New Horizon also flew by an object referred to as MU69 or Ultima Thule on New Year’s Eve. Researchers were attracted by its interesting shape, but as the spacecraft started taking pictures, they learned that they were dealing with a very complex object. The results of their study were reported in the journal Science today.

Ultima Thule sparked interest in scientists for many reasons. For example, it’s the farthest object ever explored in history, located 4 billion miles from Earth. Ultima Thule is also a well-preserved planetesimal, which is an object believed to have participated in the formation of planets in the early era of our solar system.

Observations taken by NASA’s New Horizons spacecraft indicate Ultima Thule is 22 miles long and consists of a large, flat lobe connected to a significantly smaller, rounder lobe.
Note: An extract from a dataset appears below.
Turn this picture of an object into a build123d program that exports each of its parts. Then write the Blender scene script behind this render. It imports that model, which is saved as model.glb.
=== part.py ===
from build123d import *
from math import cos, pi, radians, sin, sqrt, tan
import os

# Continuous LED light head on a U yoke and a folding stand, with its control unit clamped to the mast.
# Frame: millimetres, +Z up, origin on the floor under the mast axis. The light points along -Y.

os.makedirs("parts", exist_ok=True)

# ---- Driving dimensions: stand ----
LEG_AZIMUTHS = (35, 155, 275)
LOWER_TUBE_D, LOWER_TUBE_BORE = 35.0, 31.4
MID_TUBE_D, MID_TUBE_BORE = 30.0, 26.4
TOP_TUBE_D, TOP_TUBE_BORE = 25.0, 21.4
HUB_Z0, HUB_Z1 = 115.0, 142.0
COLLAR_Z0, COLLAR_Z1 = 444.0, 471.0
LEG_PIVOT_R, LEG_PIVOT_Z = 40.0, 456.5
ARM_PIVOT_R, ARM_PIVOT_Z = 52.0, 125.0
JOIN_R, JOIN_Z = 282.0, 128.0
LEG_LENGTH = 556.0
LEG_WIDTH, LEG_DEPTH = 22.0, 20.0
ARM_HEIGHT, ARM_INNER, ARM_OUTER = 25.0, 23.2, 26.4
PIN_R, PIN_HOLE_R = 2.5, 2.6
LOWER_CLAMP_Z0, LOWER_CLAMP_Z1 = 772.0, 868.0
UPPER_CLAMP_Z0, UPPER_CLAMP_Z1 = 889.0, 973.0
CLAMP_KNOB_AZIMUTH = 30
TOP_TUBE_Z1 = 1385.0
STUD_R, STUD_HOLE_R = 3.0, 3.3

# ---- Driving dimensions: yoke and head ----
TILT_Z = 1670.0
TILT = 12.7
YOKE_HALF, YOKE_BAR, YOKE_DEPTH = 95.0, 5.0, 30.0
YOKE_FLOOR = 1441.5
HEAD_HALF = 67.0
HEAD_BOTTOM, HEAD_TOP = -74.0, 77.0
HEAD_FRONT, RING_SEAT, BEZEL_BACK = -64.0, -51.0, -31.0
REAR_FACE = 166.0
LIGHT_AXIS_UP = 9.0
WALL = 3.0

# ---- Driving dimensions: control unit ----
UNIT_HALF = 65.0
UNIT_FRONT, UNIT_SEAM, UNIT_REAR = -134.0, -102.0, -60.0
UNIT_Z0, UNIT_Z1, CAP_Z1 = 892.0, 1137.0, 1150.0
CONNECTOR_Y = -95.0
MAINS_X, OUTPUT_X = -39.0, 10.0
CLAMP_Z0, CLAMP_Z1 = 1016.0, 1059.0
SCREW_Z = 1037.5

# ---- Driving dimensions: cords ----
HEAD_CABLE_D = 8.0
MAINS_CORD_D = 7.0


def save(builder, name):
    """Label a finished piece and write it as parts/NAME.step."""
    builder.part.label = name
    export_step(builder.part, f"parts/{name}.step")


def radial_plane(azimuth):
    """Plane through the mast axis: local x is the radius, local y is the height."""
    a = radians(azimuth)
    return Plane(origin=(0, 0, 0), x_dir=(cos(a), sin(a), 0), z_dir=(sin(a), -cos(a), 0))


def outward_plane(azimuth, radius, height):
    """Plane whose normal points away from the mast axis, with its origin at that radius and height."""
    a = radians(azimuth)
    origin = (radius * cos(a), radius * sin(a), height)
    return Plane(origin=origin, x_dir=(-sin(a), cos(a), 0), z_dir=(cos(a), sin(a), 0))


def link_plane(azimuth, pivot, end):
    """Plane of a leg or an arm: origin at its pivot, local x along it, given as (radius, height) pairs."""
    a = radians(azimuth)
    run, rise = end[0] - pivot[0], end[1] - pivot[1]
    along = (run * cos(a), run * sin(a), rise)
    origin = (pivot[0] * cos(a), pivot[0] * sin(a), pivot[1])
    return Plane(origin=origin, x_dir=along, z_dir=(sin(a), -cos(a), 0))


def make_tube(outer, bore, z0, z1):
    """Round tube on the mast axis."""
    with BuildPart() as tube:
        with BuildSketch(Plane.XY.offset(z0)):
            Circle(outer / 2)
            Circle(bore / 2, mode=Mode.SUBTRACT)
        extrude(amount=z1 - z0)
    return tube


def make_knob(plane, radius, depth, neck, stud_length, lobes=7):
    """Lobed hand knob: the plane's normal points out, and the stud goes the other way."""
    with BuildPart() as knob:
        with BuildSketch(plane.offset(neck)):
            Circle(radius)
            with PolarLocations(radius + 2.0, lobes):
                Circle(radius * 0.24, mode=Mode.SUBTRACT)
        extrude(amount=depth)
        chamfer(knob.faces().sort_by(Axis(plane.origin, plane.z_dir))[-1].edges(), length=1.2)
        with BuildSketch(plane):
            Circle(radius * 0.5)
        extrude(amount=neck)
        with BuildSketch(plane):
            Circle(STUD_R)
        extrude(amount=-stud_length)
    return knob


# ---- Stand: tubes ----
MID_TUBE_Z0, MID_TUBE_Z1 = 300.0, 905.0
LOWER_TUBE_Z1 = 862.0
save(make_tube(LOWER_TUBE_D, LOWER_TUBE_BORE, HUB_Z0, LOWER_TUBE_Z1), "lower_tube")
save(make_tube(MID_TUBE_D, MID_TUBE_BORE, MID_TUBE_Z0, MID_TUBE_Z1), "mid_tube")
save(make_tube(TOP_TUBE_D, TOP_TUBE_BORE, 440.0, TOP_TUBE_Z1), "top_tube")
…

Researchers still can’t answer how the two lobes got the shape they have, but the first findings about the Kuiper Belt suggest the object has had that shape for a long time.

Researchers believe the two lobes originally orbited one another, similar to many binary systems now existing in the belt, and that later something brought them together. Researchers believe that for this gentle merger to occur, the binary’s orbital momentum dissipated. However, researchers still don’t know whether aerodynamic forces from gases caused it.
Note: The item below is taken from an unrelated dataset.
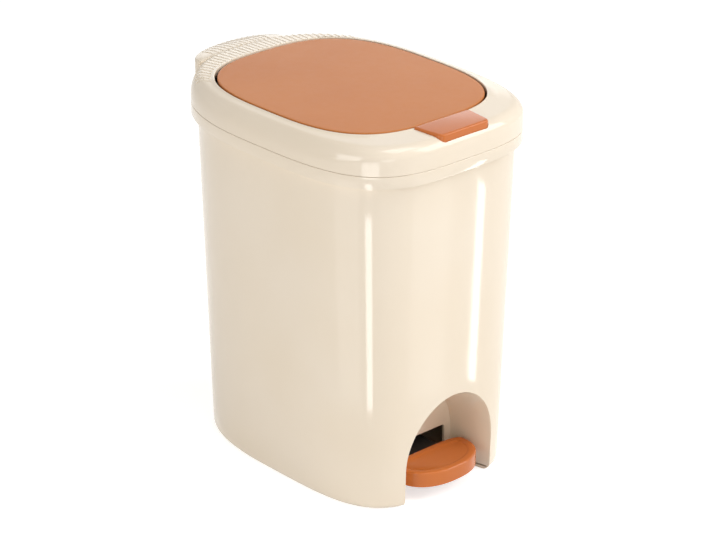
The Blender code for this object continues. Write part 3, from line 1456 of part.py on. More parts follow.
def build():
    clear_scene()
    make_barrel()
    make_base_cover()
    make_base_screws()
    make_axle_block("axle_block_left", -1)
    make_axle_block("axle_block_right", 1)
    make_axle()
    make_rod_guide("rod_guide_lower", GUIDE_SHARES[0])
    make_rod_guide("rod_guide_upper", GUIDE_SHARES[1])
    hang(make_pedal_group(), "pedal_pivot", (0, AXLE_Y, AXLE_HEIGHT))
    hang(make_rod(), "rod_slide", (0, ROD_Y, LEVER_REAR_TOP))
    hang([make_bucket()], "bucket_lift", (0, 0, BUCKET_BOTTOM))

    ring_pieces = [make_ring(), make_pin(), make_hinge_spring(), make_housing(), *make_springs()]
    bottom = HOUSING_TOP - HOUSING_TAB_THICKNESS - SCREW_HEAD_HEIGHT - FIT_GAP
    grip = HOUSING_TAB_THICKNESS + BOSS_RADIUS
    for number, (x, y) in enumerate(housing_screw_places(), 1):
        ring_pieces.append(make_screw(f"housing_screw_{number}", x, y, bottom, grip))
    ring_lift = hang(ring_pieces, "ring_lift", (0, 0, PARTING_HEIGHT))

    flap_pieces = [make_flap(), make_bracket(), make_catch()]
    head = SCREW_HEAD_HEIGHT + 2 * FIT_GAP
    bottom = FLAP_UNDERSIDE - BRACKET_PLATE - head
    for number, (x, y) in enumerate(bracket_screw_places(), 1):
        flap_pieces.append(make_screw(f"bracket_screw_{number}", x, y, bottom, BRACKET_PLATE + FLAP_PLATE / 2))
    x, y = catch_screw_place()
    bottom = FLAP_UNDERSIDE - CATCH_FOOT_THICKNESS - head
    flap_pieces.append(make_screw("catch_screw", x, y, bottom, CATCH_FOOT_THICKNESS + FLAP_PLATE / 2))
    hinge = hang(flap_pieces, "flap_hinge", (0, HINGE_Y, HINGE_HEIGHT))
    button = hang([make_button()], "button_slide", (0, BUTTON_REAR_Y - BUTTON_LENGTH / 2, BUTTON_TOP))
    bolt = hang([make_slider()], "latch_slide", (0, SLIDER_FRONT_Y, SLIDER_BOTTOM))
    for pivot in (hinge, button, bolt):
        pivot.parent = ring_lift
        pivot.matrix_parent_inverse = Matrix.Translation(-ring_lift.location)


build()
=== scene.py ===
"""Pedal bin: glossy moulded shells, satin flap and bright pedal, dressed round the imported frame.

Metres, Z up from the floor, the front with the pedal towards -Y. The shells are built from the sizes below; the
inner parts are carried over from the frame.
"""

from __future__ import annotations

import logging
import math
from dataclasses import astuple, dataclass, field
from enum import Enum
from functools import partial
from typing import Callable, Iterable, Sequence

import bmesh
import bpy
from bmesh.types import BMesh
from bpy.types import Material, Node, NodeSocket, NodeTree, Object
from mathutils import Matrix, Vector
from mathutils.bvhtree import BVHTree

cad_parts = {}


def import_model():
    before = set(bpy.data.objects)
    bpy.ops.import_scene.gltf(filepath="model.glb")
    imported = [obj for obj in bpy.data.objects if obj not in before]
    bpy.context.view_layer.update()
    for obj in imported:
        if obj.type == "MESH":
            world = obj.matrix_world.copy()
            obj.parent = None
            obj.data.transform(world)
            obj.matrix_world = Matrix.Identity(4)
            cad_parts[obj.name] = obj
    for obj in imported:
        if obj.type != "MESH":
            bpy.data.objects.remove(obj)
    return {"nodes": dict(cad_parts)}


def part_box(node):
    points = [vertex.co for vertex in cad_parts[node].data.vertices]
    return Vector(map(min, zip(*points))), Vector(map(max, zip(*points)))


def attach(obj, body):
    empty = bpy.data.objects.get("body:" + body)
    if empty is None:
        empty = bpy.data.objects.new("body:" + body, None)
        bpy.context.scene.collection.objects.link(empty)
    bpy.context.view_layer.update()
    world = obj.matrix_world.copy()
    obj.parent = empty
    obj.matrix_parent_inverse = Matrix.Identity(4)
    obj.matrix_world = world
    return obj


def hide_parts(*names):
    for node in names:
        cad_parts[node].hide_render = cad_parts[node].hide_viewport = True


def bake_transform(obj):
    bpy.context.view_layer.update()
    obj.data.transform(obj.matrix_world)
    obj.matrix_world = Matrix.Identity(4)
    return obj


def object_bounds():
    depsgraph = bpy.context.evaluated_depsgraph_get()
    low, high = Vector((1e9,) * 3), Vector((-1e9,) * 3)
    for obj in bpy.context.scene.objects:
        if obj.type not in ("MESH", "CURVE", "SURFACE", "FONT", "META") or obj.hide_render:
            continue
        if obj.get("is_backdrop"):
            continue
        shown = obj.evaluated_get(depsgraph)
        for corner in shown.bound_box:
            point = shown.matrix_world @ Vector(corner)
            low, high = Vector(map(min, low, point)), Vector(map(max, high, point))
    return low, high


LOG = logging.getLogger("pedal_bin")
PHOTO_WIDTH = 716
RING_POINTS = 224
CORNER_CROWDING = 0.11
ARC_POINTS = 6
HOLE_POINTS = 24
SHARP_FROM = 32.0
CUT, JOIN = "DIFFERENCE", "UNION"
SCREW_HOLE = 0.0018
SCREW_ROW = -0.12795
HINGE_PIN = (0.126, 0.326)

Ring = list[Vector]
Point2 = tuple[float, float]


class Body(Enum):
    """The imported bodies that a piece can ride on."""

    BARREL = "barrel"
    PEDAL = "pedal"
    ROD = "rod"
    RING = "ring"
    FLAP = "flap"
    BUTTON = "button"
    LATCH = "latch"
    BUCKET = "bucket"


class Slot(Enum):
    """The record's material slots."""

    CREAM = "cream_shell"
    FLAP = "flap_orange"
    ORANGE = "gloss_orange"
    NYLON = "grey_nylon"
    BUCKET = "bucket_grey"
    STEEL = "steel"


def linear(code: str) -> tuple[float, float, float, float]:
    """Turns an sRGB colour, six hex digits after a hash, to linear red, green, blue and an alpha of one."""
    parts = [int(code[i : i + 2], 16) / 255 for i in (1, 3, 5)]
    lit = [c / 12.92 if c <= 0.04045 else ((c + 0.055) / 1.055) ** 2.4 for c in parts]
    return (lit[0], lit[1], lit[2], 1.0)


def add_node(tree: NodeTree, kind: str, inputs: dict | None = None, **settings: object) -> Node:
    """Adds one node with its settings and links.

    Args:
        tree: the tree that gets the node.
        kind: the node's type name.
        inputs: a value or an output socket for each named or numbered input.
        **settings: attributes of the node itself.

    Returns:
        The new node.
    """
    made = tree.nodes.new(kind)
    for name, value in settings.items():
        setattr(made, name, value)
    for key, value in (inputs or {}).items():
        socket = made.inputs[key]
        if isinstance(value, NodeSocket):
            tree.links.new(value, socket)
        else:
            socket.default_value = value
    return made


def start_material(name: str) -> tuple[Material, NodeTree, Node]:
    """Starts a material and returns it with its tree and its Principled shader."""
    made = bpy.data.materials.new(name)
    made.use_nodes = True
    return made, made.node_tree, made.node_tree.nodes["Principled BSDF"]


def add_noise(
    tree: NodeTree, place: NodeSocket, size_mm: float, detail: float, roughness: float = 0.5
) -> NodeSocket:
    """Adds noise whose coarsest spots have a size in millimetres."""
    inputs = {"Vector": place, "Scale": 1000 / size_mm, "Detail": detail, "Roughness": roughness}
    return add_node(tree, "ShaderNodeTexNoise", inputs).outputs["Fac"]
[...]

“We’re looking into the well-preserved remnants of the ancient past,” New Horizons Principal Investigator Alan Stern of the Southwest Research Institute said in the news release. “There is no doubt that the discoveries made about Ultima Thule are going to advance theories of solar system formation.”
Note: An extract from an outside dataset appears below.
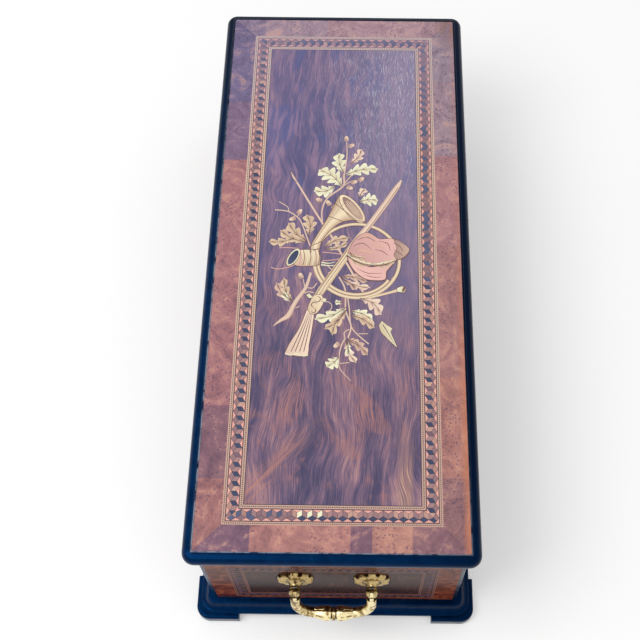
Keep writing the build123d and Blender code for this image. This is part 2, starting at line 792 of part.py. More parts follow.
with BuildPart() as bedplate:
    with BuildSketch(Plane.XY.offset(bedplate_bottom_z)):
        RectangleRounded(bedplate_length, bedplate_width, bedplate_corner_radius)
    extrude(amount=bedplate_thickness)
    chamfer(bedplate.faces().sort_by(Axis.Z)[-1].edges(), bedplate_chamfer)
    for rib_y in (-bed_half_y / 2, bed_half_y / 2):
        box_between(-bed_half_x + bedplate_corner_radius, bed_half_x - bedplate_corner_radius,
                    rib_y - bedplate_rib_width / 2, rib_y + bedplate_rib_width / 2,
                    bedplate_bottom_z - bedplate_rib_depth, bedplate_bottom_z)
    screw_holes(bed_screw_places, bedplate_bottom_z, bedplate_top_z, screw_radius)
save(bedplate, "bedplate")

with BuildPart() as bedplate_screws:
    slotted_screws(bed_screw_places, bedplate_top_z, screw_head_radius, screw_head_height,
                   screw_radius, bedplate_thickness + screw_depth - 2)
save(bedplate_screws, "bedplate_screws")

# Comb, its base and its screws

comb_screw_y = comb_back_y + comb_screw_setback
comb_screw_pitch = comb_length / comb_screw_count
comb_screw_places = [(comb_x0 + comb_screw_pitch * (n + 0.5), comb_screw_y) for n in range(comb_screw_count)]

with BuildPart() as comb_base:
    with BuildSketch(Plane.YZ.offset(comb_x0)):
        with BuildLine():
            web_y = comb_back_y + comb_base_width
            foot_top_z = bedplate_top_z + comb_foot_height
            foot_root_z = foot_top_z + comb_foot_slope
            Polyline((comb_back_y - comb_foot_front, bedplate_top_z),
                     (comb_back_y + comb_foot_back, bedplate_top_z),
                     (comb_back_y + comb_foot_back, foot_top_z), (web_y + 4, foot_root_z),
                     (web_y, comb_bottom_z - 6), (web_y, comb_bottom_z),
                     (comb_back_y, comb_bottom_z), (comb_back_y, comb_bottom_z - 8),
                     (comb_back_y - 4, foot_root_z), (comb_back_y - comb_foot_front, foot_top_z),
                     close=True)
        make_face()
    extrude(amount=comb_length)
    screw_holes(comb_screw_places, comb_bottom_z - comb_screw_depth, comb_bottom_z, comb_screw_radius)
save(comb_base, "comb_base")


def tooth_root_y(tooth):
    """Where a tooth leaves the body of the comb, from the long bass teeth to the short treble ones."""
    return bass_root_y + (treble_root_y - bass_root_y) * tooth / (tooth_count - 1)


with BuildPart() as comb:
    tip_z = movement_axis_z
    with BuildSketch(Plane.YZ.offset(comb_x0)):
        with BuildLine():
            Polyline((comb_back_y, comb_bottom_z), (comb_back_y, comb_top_z),
                     (bass_root_y - 2, comb_top_z), (comb_tip_y, tip_z + tip_thickness / 2),
                     (comb_tip_y, tip_z - tip_thickness / 2),
                     (bass_root_y + 2, comb_top_z - tongue_thickness - 0.6),
                     (bass_root_y - 2, comb_bottom_z), close=True)
        make_face()
    extrude(amount=comb_length)
    screw_holes(comb_screw_places, comb_bottom_z, comb_top_z, comb_screw_radius)
    for lead in range(lead_count):
        drop = bass_lead_drop * (1 - lead / lead_count)
        x0 = comb_x0 + lead * tooth_pitch + tooth_gap / 2
        with BuildSketch(Plane.YZ.offset(x0)):
            with BuildLine():
                Polyline((comb_tip_y - 8, tip_z - 0.3), (comb_tip_y - 1, tip_z - 0.3),
                         (comb_tip_y - 1.6, tip_z - 1 - drop), (comb_tip_y - 7, tip_z - 1 - drop * 0.7),
                         close=True)
            make_face()
        extrude(amount=tooth_pitch - tooth_gap)
    for gap in range(tooth_count - 1):
        x = comb_x0 + (gap + 1) * tooth_pitch
        box_between(x - tooth_gap / 2, x + tooth_gap / 2, tooth_root_y(gap), comb_tip_y + 1,
                    bedplate_top_z, comb_top_z + 1, mode=Mode.SUBTRACT)
save(comb, "comb")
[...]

Observations taken from NASA’s New Horizons spacecraft suggest Ultima Thule is not much different than the vast majority of other objects found in the area. The first findings about the Kuiper Belt reveal that the object is red and has a much stronger color than Pluto, which was at the inner edge of the Kuiper Belt in 2015 when the spacecraft explored it. Researchers believe that the red color resulted from the modification of the organic materials across the surface. The New Horizons spacecraft revealed evidence of methanol, ice and organic molecule mixtures which are much different than what has been found on the icy objects studied within the belt.

New Horizons will continue to transmit data to Earth until the late summer of 2020. Meanwhile, the spacecraft will continue to explore and observe other Kuiper Belt objects. Many objects in the Kuiper Belt are too distant for exploration, although the team can measure other properties of those objects, such as brightness.

Right now NASA’s New Horizons spacecraft is about 4.1 billion miles from Earth. The spacecraft is in good health and working normally while moving 33,000 miles per hour through the belt.